Spotted at Art Basel 2023. Part 2

The latest publication about the artworld

Spotted at Art Basel 2023. Part 2

Currently, the art community congregates in Basel. Explore carefully curated artworks showcased at Art Basel 2023 in Basel, accompanied by gallery booths and the innovative Unlimited sector.

Sand Dune is a captivating and enigmatic landscape from the final decade of Francis Bacon’s career. While Bacon is best known as a painter of people, landscapes have punctuated his practice like jewels. The artist made two paintings on this subject and the other sand dune, painted two years later, resides in the collection of the Fondation Beyeler, Riehen/Basel.
“Another thing about chaos is I can use the dust. I used dust from the studio in doing those paintings of the sand dunes that I saw in Brittany […] So I just took dust and a cloth and put it onto the wet paint and after it was dried I set it as one sets a pastel.” Francis Bacon

Illustration

Full of tenderness and sensitivity, Girl on a Turkish Sofa (1966) by Lucian Freud is an exquisitely rendered, jewel-like canvas and is one of just a handful of portraits the artist made of Penelope (Penny) Cuthbertson. A cousin of Caroline Blackwood, Freud’s former wife and muse, Girl on a Turkish Sofa separates itself from the other nudes of Penny, offering a softer, less charged image of the sitter. While the pose undoubtedly has whispers of Diego Velázquez’s famous painting Rokeby Venus, it still feels closer to Modigliani’s more modern Nu couché (sur le côté gauche).

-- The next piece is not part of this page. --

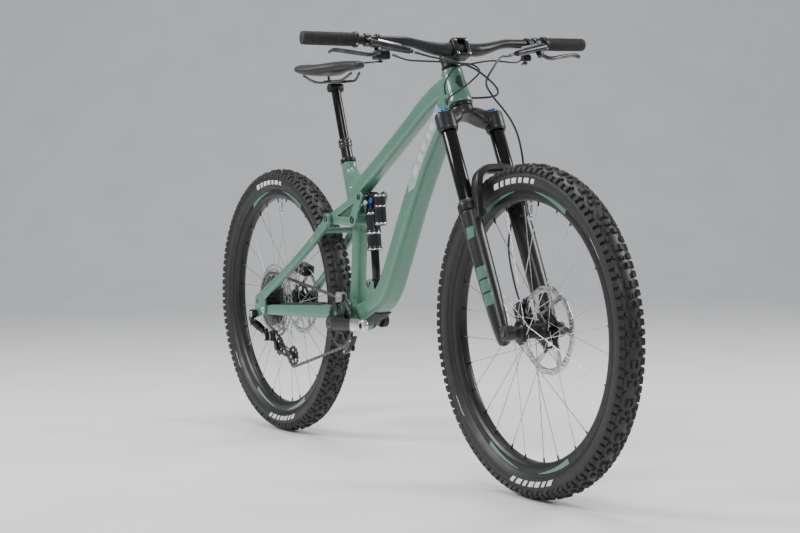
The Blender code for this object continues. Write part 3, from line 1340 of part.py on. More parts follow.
# Seat
def seat():
    """Sliding inner post with its head, saddle rails and the saddle."""
    top = 0.2060
    post = turned(
        "dropper_stanchion", [
            (0, -0.0060), (0.0128, -0.0060), (0.0128, top), (0, top)
        ], SEAT_TUBE_TOP, SEAT_UP, "black_gloss", 20
    )
    head = seat_post(top + 0.004)
    cradle = cross_rod("post_head", head, 0.0120, -0.0200, 0.0200, "black_satin")
    unite(post, cradle)
    rail_z = head.z + 0.0162
    rails = []
    for side in (-1, 1):
        route = [
            (head.x + 0.112, side * 0.012, rail_z + 0.017),
            (head.x + 0.075, side * 0.020, rail_z + 0.001),
            (head.x + 0.030, side * 0.022, rail_z), (head.x - 0.045, side * 0.022, rail_z),
            (head.x - 0.085, side * 0.028, rail_z + 0.008),
            (head.x - 0.112, side * 0.038, rail_z + 0.0230),
        ]
        rails.append(
            as_mesh(
                tube(f"saddle_rail_{side}", smooth_path(route, 11), 0.0035, "dark_metal"), "dark_metal"
            )
        )
    clamp = block(
        "saddle_rails", Vector((head.x, 0, rail_z + 0.0010)), (0.036, 0.056, 0.0070), "dark_metal"
    )
    unite(clamp, *rails)
    nose = from_bb(0.044, 1.000).x
    length = 0.264
    stations = []
    for part, half_width, half_depth, height in (
        (0.00, 0.0100, 0.0060, 1.0030), (0.05, 0.0180, 0.0120, 1.0040), (0.15, 0.0205, 0.0150, 1.0060),
        (0.40, 0.0260, 0.0170, 1.0090), (0.58, 0.0430, 0.0160, 1.0080), (0.75, 0.0620, 0.0160, 1.0070),
        (0.90, 0.0700, 0.0150, 1.0110), (0.97, 0.0640, 0.0120, 1.0160), (1.00, 0.0500, 0.0060, 1.0190),
    ):
        stations.append((Vector((nose - length * part, 0, height)), half_width, half_depth, 2.6))
    loft("saddle", stations, "saddle_cover", 16)


# Bodies: each moving body has an empty on its joint's axis, and its pieces hang on that
def gather_bodies():
    bodies = {
        "steering": (CROWN_SEAT, (
            "fork_crown_steerer", "stem", "stem_faceplate", "stem_top_cap", "handlebar", "grip_right",
            "grip_left",
            "brake_master_right", "brake_master_left", "shifter_body", "dropper_remote_body",
            "front_brake_hose",
            "rear_brake_hose", "shift_cable", "dropper_cable",
        )),
        "damper_knob": (steer(0, LEG_FORWARD, -LEG_SPACING / 2), ("fork_damper_knob",)),
        "lowers": (FRONT_AXLE, ("fork_lowers", "front_axle", "front_caliper")),
        "front_wheel": (FRONT_AXLE, ("front_tyre", "front_rim", "front_hub_spokes", "front_rotor")),
        "rocker": (ROCKER_PIVOT, ("rocker_link",)),
        "chainstays": (MAIN_PIVOT, ("chainstay",)),
        "seatstays": (HORST_PIVOT, ("seatstay", "rear_axle", "rear_caliper", "derailleur_mount")),
        "derailleur_arm": (DERAILLEUR_PIVOT, ("derailleur_link",)),
        "derailleur_end": (LINK_END, ("derailleur_knuckle",)),
        "cage": (GUIDE_PULLEY, ("derailleur_cage",)),
        "upper_pulley": (GUIDE_PULLEY, ("guide_pulley",)),
        "lower_pulley": (TENSION_PULLEY, ("tension_pulley",)),
        "shock_lower": (SHOCK_LOWER, ("shock_shaft",)),
        "shock_upper": (ROCKER_FRONT, ("shock_body",)),
        "shock_switch": (shock_switch_place(), ("shock_lever",)),
        "rear_wheel": (REAR_AXLE, ("rear_tyre", "rear_rim", "rear_hub_spokes", "rear_rotor")),
        "sprockets": (REAR_AXLE, ("cassette",)),
        "crankset": (BB, ("crank_arm_right", "crank_arm_left", "chainring")),
        "seat_post": (SEAT_TUBE_TOP, ("dropper_stanchion", "saddle_rails", "saddle")),
        "right_lever": (lever_pivot(-1), ("brake_lever_right",)),
        "left_lever": (lever_pivot(1), ("brake_lever_left",)),
        "gear_thumb": (small_lever_pivot(-1), ("shifter_lever",)),
        "post_thumb": (small_lever_pivot(1), ("dropper_remote_lever",)),
    }
    bpy.context.view_layer.update()
    for body, (place, names) in bodies.items():
        anchor = bpy.data.objects.new(body + "_anchor", None)
        anchor.location = place
        anchor.empty_display_size = 0.03
        MODEL.objects.link(anchor)
        bpy.context.view_layer.update()
        for name in names:
            obj = bpy.data.objects[name]
            obj.parent = anchor
            obj.matrix_parent_inverse = anchor.matrix_world.inverted()


main_frame()
frame_fittings()
rocker()
chainstay()
seatstay()
shock()
fork()
calipers()
front_wheel()
rear_wheel()
cassette()
chain()
cranks()
chainring()
chain_guide()
derailleur()
cockpit()
hoses()
seat()
gather_bodies()
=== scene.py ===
"""Finished look of a full-suspension mountain bike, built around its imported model.

Metres, +X forward, +Y to the rider's left, +Z up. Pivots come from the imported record.
"""
import json
from math import asin, atan2, copysign, cos, pi, radians, sin, sqrt, tau

import bmesh
import bpy
from mathutils import Matrix, Vector


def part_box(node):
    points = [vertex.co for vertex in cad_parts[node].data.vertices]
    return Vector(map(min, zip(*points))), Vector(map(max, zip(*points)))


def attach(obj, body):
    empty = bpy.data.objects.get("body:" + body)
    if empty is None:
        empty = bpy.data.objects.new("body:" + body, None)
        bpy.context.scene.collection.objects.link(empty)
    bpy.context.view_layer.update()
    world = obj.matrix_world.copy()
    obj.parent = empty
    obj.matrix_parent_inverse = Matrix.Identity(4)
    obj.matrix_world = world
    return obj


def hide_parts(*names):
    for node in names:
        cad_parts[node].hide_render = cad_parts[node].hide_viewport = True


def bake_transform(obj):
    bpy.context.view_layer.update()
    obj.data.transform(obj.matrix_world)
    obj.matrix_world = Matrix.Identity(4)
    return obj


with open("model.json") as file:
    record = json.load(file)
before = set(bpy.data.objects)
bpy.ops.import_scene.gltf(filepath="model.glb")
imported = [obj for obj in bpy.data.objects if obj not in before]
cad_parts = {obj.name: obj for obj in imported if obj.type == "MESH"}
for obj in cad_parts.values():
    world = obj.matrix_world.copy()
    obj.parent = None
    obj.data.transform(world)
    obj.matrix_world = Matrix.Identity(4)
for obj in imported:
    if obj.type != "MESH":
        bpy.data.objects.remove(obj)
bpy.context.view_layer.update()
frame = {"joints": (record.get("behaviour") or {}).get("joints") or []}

JOINTS = {joint["name"]: joint for joint in frame["joints"]}

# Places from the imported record
UP = Vector((0, 0, 1))
LEFT = Vector((0, 1, 0))
FRONT_AXLE = Vector(JOINTS["front_wheel_spin"]["pos_m"])
REAR_AXLE = Vector(JOINTS["rear_wheel_spin"]["pos_m"])
BB = Vector(JOINTS["crank_spin"]["pos_m"])
MAIN_PIVOT = Vector(JOINTS["chainstay_pivot"]["pos_m"])
HORST_PIVOT = Vector(JOINTS["horst_pivot"]["pos_m"])
ROCKER_PIVOT = Vector(JOINTS["rocker_pivot"]["pos_m"])
SHOCK_LOWER = Vector(JOINTS["shock_swing"]["pos_m"])
GUIDE_PULLEY = Vector(JOINTS["guide_pulley_spin"]["pos_m"])
TENSION_PULLEY = Vector(JOINTS["tension_pulley_spin"]["pos_m"])
CROWN_SEAT = Vector(JOINTS["steering_turn"]["pos_m"])
STEER_UP = Vector(JOINTS["steering_turn"]["axis"])
SEAT_UP = Vector(JOINTS["post_drop"]["axis"])
STEER_FORWARD = Vector((STEER_UP.z, 0, -STEER_UP.x))
SEAT_FORWARD = Vector((SEAT_UP.z, 0, -SEAT_UP.x))
ROCKER_REAR = BB + Vector((-0.070, 0, 0.270))
ROCKER_FRONT = BB + Vector((0.090, 0, 0.329))
SEAT_TUBE_TOP = BB + Vector((-0.033, 0, 0.417))
DERAILLEUR_PIVOT = BB + Vector((-0.446, 0, -0.002))
LINK_START = Vector(JOINTS["derailleur_shift"]["pos_m"])
LINK_END = Vector(JOINTS["derailleur_level"]["pos_m"])

# Sizes that the model shares with the solids
WHEEL_RADIUS = 0.373
RIM_INNER = 0.2893
SPOKES = 28
ROTOR_RADIUS = 0.1015
FRONT_ROTOR_Y = 0.040
REAR_ROTOR_Y = 0.058
CHAIN_PITCH = 0.0127
RING_TEETH = 32
RING_Y = -0.052
SPROCKET_TEETH = (10, 12, 14, 16, 18, 21, 24, 28, 33, 39, 45, 51)
SPROCKET_SPACING = 0.00365
SMALLEST_SPROCKET_Y = -0.067
CHAIN_SPROCKET = 9
CRANK_LENGTH = 0.175
LEG_HALF = 0.0655
LEG_FORWARD = 0.0205
STANCHION_RADIUS = 0.018
STEERER_RADIUS = 0.0143
HEAD_LOW = 0.017
HEAD_HIGH = 0.106
BAR_HEIGHT = 0.1370
BAR_FORWARD = 0.050
BAR_HALF = 0.390
BAR_RADIUS = 0.0111
GRIP_LENGTH = 0.135
GUIDE_TEETH = 12
TENSION_TEETH = 14
DOWN_TUBE_SQUARE = 4.6
GUARD_Y = -0.0515
BRAKE_CLAMP_Y = 0.232
MASTER_END_Y = 0.140
CONTROL_CLAMP_Y = 0.206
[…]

The artist who throws Newton a curve, as Fred Eversley has been named by the NY Times, he is the unheralded pioneer of the Light and Space movement. He has dedicated his five-decade career to abstract sculptural meditations on energy. Eversley drew upon his experience as an engineer in the aerospace industry and elements of the Light and Space movement prevalent in Southern California at the time to develop the lens-like parabolic objects for which he is best known.

While undergoing a paradigm shift in the digital age, Cao Fei’s pioneering oeuvre researches deep interstices of art, media, technology, and futurity. Her recent artworks meditate on the intricate interplay between human and machine consciousness, the porous boundaries of virtual and physical worlds, and the limitless potentialities of the metaverse. Oz, the new avatar appearing in the series of her artworks, is a product of a world full of uncertainty and a growing sense of disillusionment with the impact of technology on humanity.

Charged with personal experience, collective history and futuristic projection, 'Orgy For Ten People In One Body' by Isabelle Albuquerque performs and subverts art historical narratives and archetypes. Classic interspecies love stories like Leda and the Swan and Romulus and Remus meet new embodiments of hybrid creatures, mythic mothers, witches, pussies and saints. In this work, the artist uses her own body and transmutes it across multiple forms and material languages.

Ugo Rondinone’s three enigmatic bronze statues painted in vivid colors: “blue yellow nun” (2020), “orange green nun” (2022) and “yellow pink monk” (2020), were a part of the last year’s show of the artist “the water is a poem unwritten by the air no. the earth is a poem unwritten by the fire” at Petit Palais in Paris. These larger-than-life human figures with massive bodies could be not only religious figures draped in their robes but dancers whose movements are cloaked by enveloping fabric.

Mark Rothko’s capacity to arrest the immeasurable forces of the cosmos remains the painter’s greatest triumph. In Untitled (Yellow, Orange, Yellow, Light Orange), painted in 1955, Rothko forever immortalized the spellbinding and ephemeral magic of daybreak in paint. Rothko's challenge, to both himself and his audience, was to engage not only the eye, but also the mind and the spirit, and this work is a particularly moving exemplar of this ambition.